▶ [Set task]
List each line of the data that holds the word "this".

▶ [Data rows]
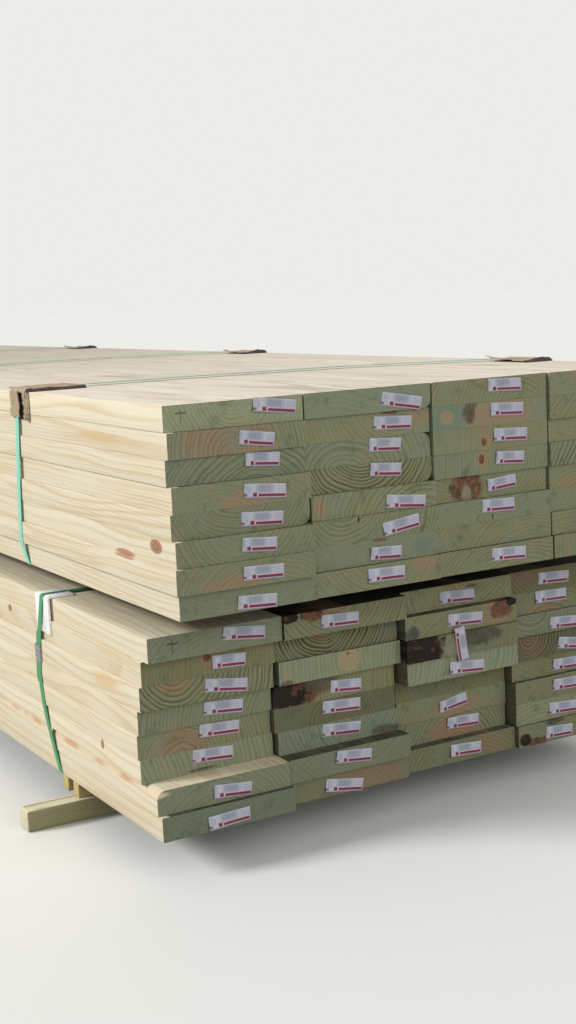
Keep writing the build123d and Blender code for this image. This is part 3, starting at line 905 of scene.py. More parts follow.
def lay_marks(wood, settings, base, log, spread, tear, heart_wood):
    """Lays the knots, bark, rot and stains over the board wood."""
    rusty = spread["rusty"]
    rust = wood.blend(wood.rise(spread["grit"], 0.4, 0.7), settings.pocket, settings.pocket_pale)
    rust = wood.over(rust, (wood.fall(rusty, 0.35, 0.5), 0.7, settings.bark))
    black = wood.blend(wood.rise(rusty, 0.54, 0.7), settings.bark, settings.pocket)
    rot = wood.blend(wood.rise(rusty, 0.4, 0.75), settings.mauve, settings.bark)
    turn = wood.math("FRACT", wood.times(from_mark(wood, "knot", tear, 0.4), 2.6))
    end_knot = wood.blend(wood.within(turn, 0.5, 0.8, 0.3), settings.knot_pale, settings.heart)
    turn = wood.math("FRACT", wood.times(from_mark(wood, "side_knot", tear, 0.3), 1.8))
    side_knot = wood.over(settings.knot, (wood.within(turn, 0.5, 0.85, 0.3), 0.6, settings.knot_rim))
    spots = wood.scaled(spread["grit"], 0.4, wood.cells(wood.stretched(log, 0.4, 1.0, 0.4), 13))
    spotted = wood.over(settings.face_flush, (wood.fall(spots, 0.4, 0.75), 0.9, settings.spot))
    # Kind, how ragged its rim is, where it begins to fade and where it ends, its strength and its colour
    for kind, ragged, inner, outer, most, tint in (
        ("stain", 0.9, 0.7, 1.1, 0.72, heart_wood),
        ("smear", 0.7, 0.6, 1.2, 0.6, settings.smear),
        ("knot", 0.4, 0.8, 1.15, 0.75, end_knot),
        ("side_patch", 0.9, 0.5, 1.2, 0.7, settings.resin),
        ("side_streak", 0.9, 0.6, 1.0, 0.75, settings.knot),
        ("side_row", 0.25, 0.7, 1.0, 0.85, spotted),
        ("side_knot", 0.3, 0.75, 1.05, 0.85, side_knot),
        ("mauve", 1.0, 0.6, 1.0, 0.7, rot),
        ("pocket", 0.9, 0.7, 1.0, 0.85, rust),
        ("bark", 1.0, 0.75, 1.0, 0.97, black),
        ("scar", 1.2, 0.6, 1.0, 0.6, settings.scar),
    ):
        base = wood.over(base, (wood.fall(from_mark(wood, kind, tear, ragged), inner, outer), most, tint))
    return base


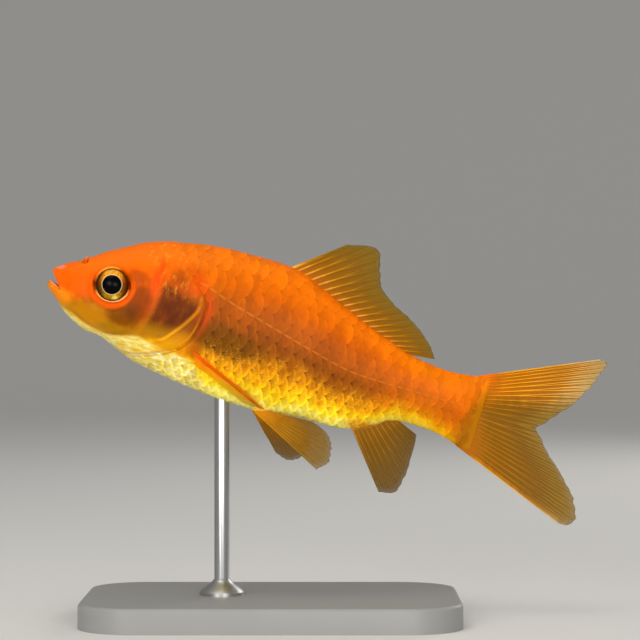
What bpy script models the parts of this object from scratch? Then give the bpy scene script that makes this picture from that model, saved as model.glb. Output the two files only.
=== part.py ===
"""A common goldfish 9 cm long, life size, swimming with its head up on a plain display stand.

The fish is made in its own axes: x runs from the snout towards the tail, z from the belly
towards the back, and its left side is at -y. The empty "fish" then tilts and lifts all of it.
Lengths are written in millimetres and turned into metres by MM.
"""

import math

import bmesh
import bpy
from mathutils import Matrix, Vector

MM = 0.001

# Driving dimensions.
BODY_LENGTH = 70.5  # snout to the root of the tail fin
PITCH = math.radians(17)  # head up
SNOUT_X = -35.5
SNOUT_Z = 54.5  # above the surface that the stand rests on
TAIL_SWING = 3.0  # how far the tip of the tail curves towards the fish's right
SWING_START = 25.0
TAIL_TIP = 91.0
GAP = 0.3  # between neighbouring pieces
FIN_EDGE = 0.5  # thickness of a fin at its margin
FULLNESS = 0.9  # 1 is an ellipse, less makes the sections squarer

# Trunk sections: distance from the snout, back, belly, half width, level of the widest point.
SECTIONS = (
    (0.0, 1.9, -1.1, 1.7, 0.3),
    (1.6, 3.1, -2.45, 2.6, 0.0),
    (4.0, 4.4, -4.5, 3.6, -0.2),
    (7.5, 6.9, -6.1, 4.7, 0.0),
    (10.2, 8.5, -6.4, 5.3, 0.3),
    (13.0, 10.1, -7.4, 5.8, 0.6),
    (17.0, 11.5, -8.8, 6.3, 0.9),
    (24.0, 12.9, -9.9, 6.8, 1.2),
    (31.0, 13.3, -10.5, 6.7, 1.2),
    (37.0, 13.1, -10.5, 6.2, 0.9),
    (44.0, 10.6, -9.7, 5.2, 0.2),
    (51.0, 7.8, -9.4, 4.0, -0.5),
    (55.0, 6.5, -8.2, 3.4, -0.6),
    (59.0, 5.3, -5.8, 2.8, -0.4),
    (65.0, 4.7, -5.5, 2.0, -0.4),
    (BODY_LENGTH, 5.2, -6.7, 1.3, -0.6),
)

# Mouth: the rim of the lips at its top, corner and foot, as distance from the snout and level.
LIP_TOP = (0.25, 1.35)
LIP_CORNER = (2.3, -1.2)
LIP_FOOT = (-0.3, -0.6)
LIP_HALF_WIDTH = 2.0
LIP_THICKNESS = 0.7
THROAT = (5.0, -0.6)
JAW_HINGE = (7.0, -3.6)
JAW_CUT_RISE = 1.0  # how far over the lower lip's rim the cut between the jaws starts

# Head joint, along the edge of the gill covers.
GILL_EDGE_BACK = 24.8
GILL_EDGE_FRONT = 19.0
GILL_EDGE_LEVEL = 1.0
GILL_EDGE_HALF_HEIGHT = 11.0
TAIL_JOINT = 58.5

CUT_REACH = 12.0  # cutters run this far from the fish's middle, clear of its skin
CUT_FRONT = -3.0  # and start this far in front of the snout

EYE_PLACE = (10.2, 2.1)
EYE_DEPTH = 3.75  # its middle from the middle of the head
EYE_RADII = (3.15, 2.3, 2.95)

BASE_SIZE = (60.0, 40.0, 4.0)
BASE_CORNER = 9.0
BASE_EDGE = 0.6
ROD_X = -8.0
ROD_RADIUS = 1.2
ROD_TOP = 38.5
COLLAR_RADIUS = 3.6
COLLAR_HEIGHT = 2.4
COLLAR_EDGE = 0.6
ROD_EDGE = 0.3
SEAT_DEPTH = 1.0  # how deep the collar is let into the base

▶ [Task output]
Keep writing the build123d and Blender code for this image. This is part 3, starting at line 905 of scene.py. More parts follow.
What bpy script models the parts of this object from scratch? Then give the bpy scene script that makes this picture from that model, saved as model.glb. Output the two files only.
CUT_REACH = 12.0  # cutters run this far from the fish's middle, clear of its skin
CUT_FRONT = -3.0  # and start this far in front of the snout